Naughty Millionaire has to be encouraged to keep going-I later realized I was supposed to nudge her with my feet when giving the command pai pai

We arrive to the far side of the river. Our guide has stayed on the other side with the family who did not want to ride. Chris & I are across the river with the elephants & the caregivers-we don't speak each others' language. They mime undressing, so we take off the traditional Karen clothing-exposing our swim suits. We're each given a scrub brush and get back up on the elephants. (I'm in my bikini on an elephant!!) 

Must be bath time. 

Oh Millionaire, she doesn't want to get back in the water. The gentle commands of her caregiver urge her in (Chris is already in the water as are all the other elephants). The 4 year old elephant is loving it, splashing around like a child. Once in the water, the caregiver gives a command and the elephant bends down & rolls over-so we fall off. And thus the water playtime begins. 

We splash them with water & scrub their tough skin. I pat her & say dee Dee. She stands up again & doesn't want to lay down. I continue to tell her Dee Dee. I want her to know its OK if she doesn't want to lay down. I'm still enjoying her & like her just the same. With more coaxing she lays down again. I splash her & scrub her. They showed me to scrub her near her eyes & told me to scrub harder. I scrub and am reminded of washing my mom's van as a kid. The skin is so thick. She is so massive-am I making an impact? I keep splashing her until she stands up. Millionaire has had enough. 

Our photographer was there with the GoPro and they had us pose for many photos. As Millionaire was done for the morning, the caregivers directed me in front of another elephant. Suddenly I am lifted up into the air by a trunk. I am balancing on a trunk-but this time I'm not afraid & I don't even hang on-I've learned to trust these creatures & more importantly their caregivers. 

Again they have me stand in one place-another strange command is given & I'm showered by their trunks. I'm officially soaking wet-and loving every minute. 

We put back on our Karen clothing & mount our elephants again to cross the river. Millionaire cooperates. I soothe her with pats & low grumblings of Dee Dee. 

The family who didn't ride has a 12 year old daughter-I was sad for her that she didn't want to ride-as we crossed the banks & headed back to the elephant camp she asked if she could ride. She rode in front of me and I had such joy watching her step outside her comfort zone & try something new. I delighted in a child enjoying herself-welcome to adulthood. 

We dismounted the elephants & fed them bushels of sugar cane-no longer the best sticks, these included leaves. One elephant stole the entire bushel from another.


They brought out the baby elephant. I fed her-she sucked feed out of my hand. It felt so funny. The baby was huge for 10 months-she was born weighing 140 lbs. that's a big baby!! Look how fuzzy she is. She doesn't know how to behave yet-so we had to watch our feet. 


I also fed the 4 year old. You call out Bon Bon & she opens her mouth & I put my fist full of food pebbles in her mouth. Her tongue is massive & warm & I giggle as a natural reaction. What a fun way to end the day-playing with the little elephants. 

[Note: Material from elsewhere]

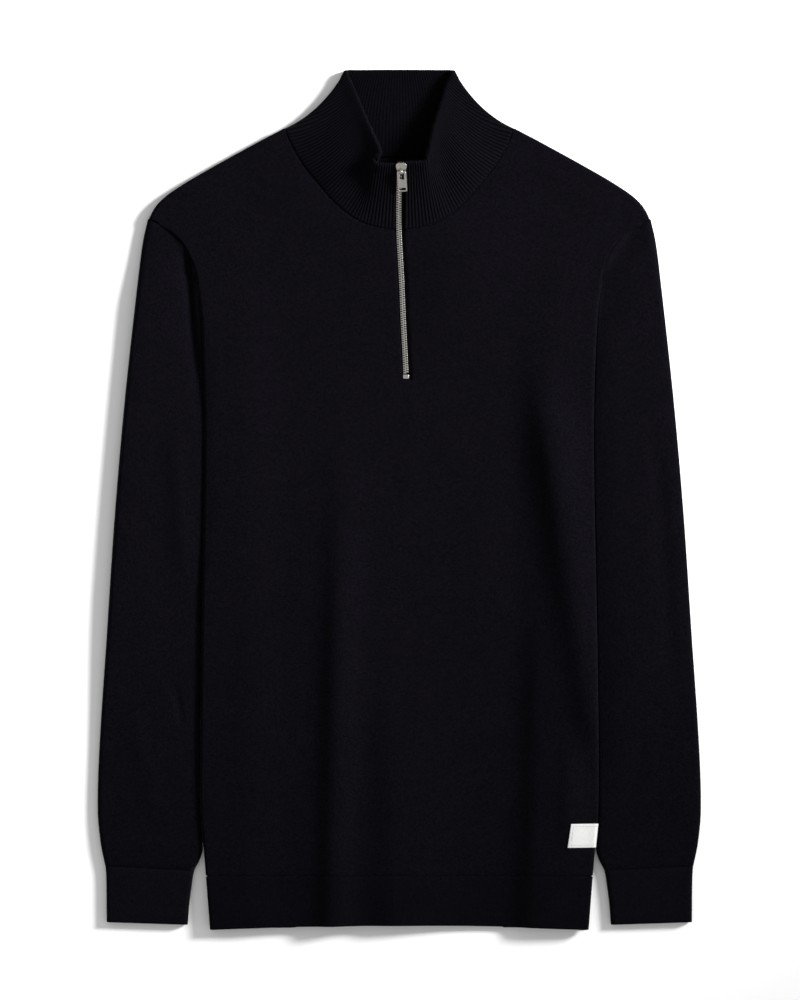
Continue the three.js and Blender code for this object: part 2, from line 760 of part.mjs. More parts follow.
function collar() {
  const faces = { right: collarFace(1), left: collarFace(-1) };
  const at = (ring, height) => {
    const onRight = ring <= 1;
    return (onRight ? faces.right : faces.left)(onRight ? ring : 2 - ring, height);
  };
  const outward = (ring, height) => {
    const low = at(ring, Math.max(height - FACE_STEP.height, 0));
    const high = at(ring, Math.min(height + FACE_STEP.height, 1));
    const before = at(Math.max(ring - FACE_STEP.ring, 0), height);
    const after = at(Math.min(ring + FACE_STEP.ring, 2), height);
    return after.sub(before).cross(high.sub(low)).normalize();
  };
  const around = (shares) => [...shares, 1, ...reversed(shares).map((share) => 2 - share)];
  const outerKeys = around(ribShares(...FRONT_RIBS, PLAIN_STEP));
  const innerKeys = around(ribShares(...BACK_RIBS, PLAIN_STEP));
  const isCrest = (ring) => Math.abs(((ring * RIBS_A_SIDE) % 1) - 0.5) < 0.01;
  const grid = (keys, depth) =>
    COLLAR_ROWS.map((height, r) =>
      keys.map((ring) => {
        const direction = outward(ring, height);
        const point = at(ring, height);
        const last = r === COLLAR_ROWS.length - 1;
        const raised = isCrest(ring) && !last ? RIB_HEIGHT : 0;
        const rounding = last ? TOP_ROUNDING : 0;
        const outside = raised * smoothstep(direction.z, 0, FACING_UP) - rounding;
        const inside = rounding - depth - raised;
        point.addScaledVector(direction, depth === 0 ? outside : inside);
        point.z = Math.max(point.z, 0);
        return point;
      }),
    );
  const inUnit = (keys) => keys.map((key) => key / 2);
  return wall(grid(outerKeys, 0), grid(innerKeys, COLLAR_WALL), inUnit(outerKeys), inUnit(innerKeys));
}

// Zip: the line of its upper face, first on the front panel and then on the collar

const ZIP_BEND_Y = NECKLINE[0].y;
const COLLAR_ZIP = {
  low: new THREE.Vector3(zipLine(ZIP_BEND_Y), ZIP_BEND_Y, frontZipZ(SLIT_TOP_Y)),
  high: new THREE.Vector3(ZIP_LINE.at(-1).x, 293.9, 30),
};

function zipPoint(y) {
  const { low, high } = COLLAR_ZIP;
  if (y <= low.y) return new THREE.Vector3(zipLine(y), y, frontZipZ(y));
  const height = (y - low.y) / (high.y - low.y);
  const early = lerp(low.z, high.z, COLLAR_EARLY_RISE);
  const z = lerp(lerp(low.z, early, height), lerp(early, high.z, height), height);
  return new THREE.Vector3(zipLine(y), y, z);
}

function zipDirection(y) {
  return new THREE.Vector3().subVectors(zipPoint(y + 0.5), zipPoint(y - 0.5)).normalize();
}

const ZIP_ROWS = [112, 130, 148, 166, 184, 200, 214, 226, 232, 237, 247, 257, 267, 278, 289.4];

// A band along the zip between two distances across it and two depths below its line.
function zipBand(rows, across, high, low) {
  const grid = (depth) =>
    rows.map((y) => {
      const point = zipPoint(y);
      const along = zipDirection(y);
      const up = new THREE.Vector3(0, -along.z, along.y);
      const middle = point.addScaledVector(up, depth);
      return across(y).map((x) => middle.clone().add(new THREE.Vector3(x, 0, 0)));
    });
  return wall(grid(high), grid(low));
}

const TAPE_NARROW_Y = 233; // above this the tape stays between the collar's edges
const TAPE_PAST_SLIT = 6;

function zipTape(side) {
  const edge = (side > 0 ? SLIT_RIGHT : SLIT_LEFT) - TAPE_CLEAR;
  const outside = (y) => (y < TAPE_NARROW_Y ? TAPE_HALF : edge);
  const rows = [SLIT_END_Y - TAPE_PAST_SLIT, ...ZIP_ROWS];
  const across = (y) => (side > 0 ? [ZIP_MIDDLE_GAP, outside(y)] : [-outside(y), -ZIP_MIDDLE_GAP]);
  return zipBand(rows, across, -TAPE_DEPTH, -TAPE_DEPTH - TAPE_THICK);
}

function zipTeeth(side) {
  const across = () => (side > 0 ? [ZIP_MIDDLE_GAP, TEETH_HALF] : [-TEETH_HALF, -ZIP_MIDDLE_GAP]);
  return zipBand(ZIP_ROWS, across, TEETH_RISE, -TEETH_DEPTH);
}

// The frame of a metal piece on the zip: X across, Y up the zip, Z away from the cloth.
function zipFrame(y) {
  const along = zipDirection(y);
  const frame = new THREE.Matrix4().makeRotationX(Math.atan2(along.z, along.y));
  return frame.setPosition(zipPoint(y));
}

const STOP = { y: 108, width: 5.2, length: 3.6, high: 0.6, low: -1.8 };

function zipStop() {
  const middle = (STOP.high + STOP.low) / 2;
  return new THREE.BoxGeometry(STOP.width, STOP.length, STOP.high - STOP.low).translate(0, 0, middle);
}

const PLATE_LOW = 1.1;
const PLATE_HIGH = 2.3;
const PLATE_OVERLAP = 0.2; // how far the slider's parts reach into each other where they join
const BRIDGE_WIDTH = 2.4;
const BRIDGE_RADIUS = 2.5;
const EYE_RADIUS = 1.5;
const WEDGE_LOW = -2.4;

// Right halves of outlines across the zip, from the lower end up
const SLIDER_HALF = [[3, -4.8], [3.9, -1.5], [4.9, 1.6], [4.4, 4.2], [2, 4.9]];
const WEDGE_HALF = [[2, 0.6], [3.4, 4.3]];

const bothSides = (half) => [...half, ...reversed(half).map(([x, y]) => [-x, y])];

function slider() {
  const top = toSolid(plate(bothSides(SLIDER_HALF), PLATE_LOW, PLATE_HIGH));
  const wedge = toSolid(plate(bothSides(WEDGE_HALF), WEDGE_LOW, PLATE_LOW + PLATE_OVERLAP));
  const arch = new THREE.Shape();
  const { y, z } = PULL_PIVOT;
  const foot = PLATE_HIGH - PLATE_OVERLAP;
  arch.moveTo(y - BRIDGE_RADIUS, foot).lineTo(y - BRIDGE_RADIUS, z);
  arch.absarc(y, z, BRIDGE_RADIUS, Math.PI, 0, true);
  arch.lineTo(y + BRIDGE_RADIUS, foot).lineTo(y - BRIDGE_RADIUS, foot);
  arch.holes.push(new THREE.Path().absarc(y, z, EYE_RADIUS, 0, Math.PI * 2, false));
  const bridge = new THREE.ExtrudeGeometry(arch, { depth: BRIDGE_WIDTH, bevelEnabled: false, curveSegments: 8 });
  const standing = new THREE.Matrix4().makeBasis(
    new THREE.Vector3(0, 1, 0),
    new THREE.Vector3(0, 0, 1),
    new THREE.Vector3(1, 0, 0),
  );
  bridge.applyMatrix4(standing).translate(-BRIDGE_WIDTH / 2, 0, 0);
  return fromSolid(top.add(wedge).add(toSolid(bridge)));
}

const TAB = { half: 4.1, top: 0.8, low: -19, corner: 0.9, thick: 1.2 };
const TAB_SLOT = { half: 1.9, top: -0.75, low: -7.4, corner: [0.7, 1] };
const TAB_HOLE = { half: 2.9, top: -15.4, low: -17.6 };

// The pull tab, with the pivot in its top bar at its own origin and its free end towards -Y.
function pull() {
  const { half, top, low, corner } = TAB;
  const outline = bothSides([
    [half - corner, low],
    [half, low + corner],
    [half, top - corner],
    [half - corner, top],
  ]);
  const [inset, rise] = TAB_SLOT.corner;
  const slot = bothSides([
    [TAB_SLOT.half - inset, TAB_SLOT.low],
    [TAB_SLOT.half, TAB_SLOT.low + rise],
    [TAB_SLOT.half, TAB_SLOT.top],
  ]);
  const hole = bothSides([[TAB_HOLE.half, TAB_HOLE.low], [TAB_HOLE.half, TAB_HOLE.top]]);
  return plate(outline, -TAB.thick / 2, TAB.thick / 2, [slot, hole]);
}

// Side label, made from the front's points, moved out

const LABEL_ROWS = [-305.3, -298, -291, -284.6];
const LABEL_COLUMNS = [149.4, 154.5, 159.5, 164.5];
const LABEL_TURNS = [0, 30, 62];
const LABEL_LEAN = 3;
const LABEL_THICK = 0.8;

function sideLabel() {
  const grid = (lift) => {
    const rows = LABEL_ROWS.map((y) => {
      const lean = LABEL_LEAN * ((LABEL_ROWS[0] - y) / (LABEL_ROWS[0] - LABEL_ROWS.at(-1)));
      const lying = LABEL_COLUMNS.map((x) => new THREE.Vector3(x + lean, y, frontHeight(x + lean, y)));
      return [...lying, ...LABEL_TURNS.map((angle) => rollPoint(1, y, angle))];
    });
    return moved(rows, lift);
  };
  return wall(grid(SEAM_GAP + LABEL_THICK), grid(SEAM_GAP));
}

add("back_panel", backPanel(), JERSEY);
add("hem_back", backHem(), BAND);
for (const [name, side] of [["left", 1], ["right", -1]]) {
  add(`side_layers_${name}`, sideLayers(side), JERSEY);
  add(`sleeve_${name}`, sleeveTube(side, SLEEVE_ROWS, SLEEVE_ENDS, true), JERSEY);
  add(`cuff_${name}`, sleeveTube(side, CUFF_ROWS, CUFF_ENDS, false), BAND);
  add(`zip_tape_${name}`, zipTape(side), TAPE);
  add(`zip_teeth_${name}`, zipTeeth(side), METAL);
}
add("front_panel", frontPanel(), JERSEY);
add("hem_front", frontHem(), BAND);
add("collar", collar(), RIB);
add("side_label", sideLabel(), LABEL);
add("zip_stop", zipStop(), METAL, zipFrame(STOP.y));
add("zip_slider", slider(), METAL, zipFrame(SLIDER_Y));
const hinge = new THREE.Matrix4().makeTranslation(0, PULL_PIVOT.y, PULL_PIVOT.z);
const droop = new THREE.Matrix4().makeRotationX(degToRad(PULL_DROOP));
add("zip_pull", pull(), METAL, zipFrame(SLIDER_Y).multiply(hinge).multiply(droop));

export default sweater;
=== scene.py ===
import math

import bpy
import numpy as np
from mathutils import Matrix, Vector


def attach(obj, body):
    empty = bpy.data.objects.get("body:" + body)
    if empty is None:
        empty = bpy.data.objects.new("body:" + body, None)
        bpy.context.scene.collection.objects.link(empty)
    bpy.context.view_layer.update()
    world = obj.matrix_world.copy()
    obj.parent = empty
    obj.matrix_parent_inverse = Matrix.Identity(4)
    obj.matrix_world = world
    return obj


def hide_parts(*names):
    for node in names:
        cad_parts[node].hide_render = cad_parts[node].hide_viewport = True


# A quarter zip sweater laid flat on its back. Sizes are in millimetres,
# +X is the wearer's left and +Y the neck.
MM = 0.001
rng = np.random.default_rng(7)

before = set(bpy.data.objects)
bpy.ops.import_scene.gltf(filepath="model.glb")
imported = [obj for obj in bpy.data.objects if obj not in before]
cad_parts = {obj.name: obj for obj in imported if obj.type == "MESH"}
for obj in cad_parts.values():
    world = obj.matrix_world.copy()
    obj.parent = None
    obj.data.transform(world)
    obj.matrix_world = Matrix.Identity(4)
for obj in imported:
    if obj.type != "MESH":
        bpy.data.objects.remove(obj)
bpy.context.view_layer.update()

# Cloth sizes, the same as the solids'
WALL = 2
COLLAR_WALL = 3
SEAM_GAP = 0.3
LOW_TOP = 6.4
HIGH_TOP = 10.4
LEAST_TOP = 4.9
TUCK_WIDTH = 78
TUCK_FLAT = 32
HEM_SEAM_Y = -330.7
HEM_END_Y = -374.3
HEM_CORNER_DROP = 3.7
UNDERARM_Y = 194
ARMHOLE_TIP_Y = 246
NECK_POINT = (101.3, 325.6)
BACK_NECK_DROP = 25.2
COLLAR_TOP_Y = 378

# Edges: y, then the half width of the body or the sleeve edge's distance from the middle
SIDE_FOLD = [
    (-378, 166), (-330, 170), (-306, 172), (-276, 174.7), (-232, 175.1),
    (-120, 173.8), (14, 171.3), (81, 171.2), (158, 174.2), (194, 178.6),
]
ARMHOLE = [(194, 178.6), (213, 183), (233, 197.5), (246, 220.5)]
SHOULDER = [
    (246, 220.5), (256.5, 214.9), (263.6, 208.6), (270.6, 199.8),
    (284.7, 177.2), (312.8, 126.6), (326, 101.5),
]
SLEEVE_OUTER = [
    (-372, 257.3), (-333, 257.7), (-322.5, 258.4), (-317, 259.7), (-301, 262.8), (-273, 265.2),
    (-220, 263.8), (-115, 256.9), (-9, 249.8), (96, 240.5), (202, 228.5), (228, 224.9), (246, 220.8),
]
SLEEVE_INNER = [
    (-374, 186), (-354, 184.4), (-338, 182.3), (-326, 180.2), (-317, 175.6), (-306, 172.8),
    (-276, 175.4), (-232, 175.8), (-120, 174.5), (14, 172), (81, 171.9), (158, 174.9), (194, 179.2),
]
# Neckline of the front: x, y
NECKLINE = [
    (0, 236.4), (16, 238.2), (33.4, 243.5), (46.6, 251.6), (59.4, 263),
    (72.2, 277.9), (83.6, 291.9), (93.3, 307.8), NECK_POINT,
]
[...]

The other interesting dynamic in all of this was the photographer who spoke no English. She was in a World Vision shirt. World Vision is an organization through which my mom has sponsored a child as long as I can remember. In past years CHIC has partnered with World Vision to sponsor children-they work to lift children & communities out of poverty-for good. They have a record of success-sometimes sponsorships end because there is no longer a need. The community  graduates & is self sufficient. This is where that work is being done. These faces, villages. Our guide didn't have the language to translate sufficiently-but I gathered that the program was there & they sponsored children. 


We changed back into our clothes & loaded up in the van to return to Chiang Mai. I snapped a quick pic of the landscape, as best I could without getting muddy again. It's a terrible photo, but it's all I have. 


We arrived back into Chiang Mai and showered off all the everything. We did some laundry in the sink. I washed, Chris rinsed & wrung out. Out bathing suits turned the water murky brown-three times. 

For dinner we went to the night market & ate street food. I finally had mango sticky rice which is just that-sticky rice with a mango & a sweet coconut milk drizzled on top. It was delicious. 


We walked around the market-full of food stalls & tourist trinkets. We made our way to the food section. Chris had pad Thai-it was a bit of an buffet for what you wanted.  




I'm not sure what I had. The vendor had 5 crock pots of food. I told him not spicy-which I was. He gave me another taste of something that was less spicy & I took it. Chicken in red sauce with onions & potatoes over rice-it reminded me of middle eastern food by its flavor. The side of cucumbers & purple onions was a bit pickled, but too spicy with the chiles in there. 



It was a wonderful day in Chiang Mai-a frustrating morning blossomed into an incredible afternoon-once in a lifetime experience. (Technically all of travel is, but with so many temples and stupas & same items in a night market, we tend to adjust to traveling and certain aspects become the norm.) We went to bed exhausted and content. Today was definitely one for the books. 


Side note:
In Chiang Mai they have cups of water. You poke a thin straw through to drink. We found them entertaining-thought you might too!!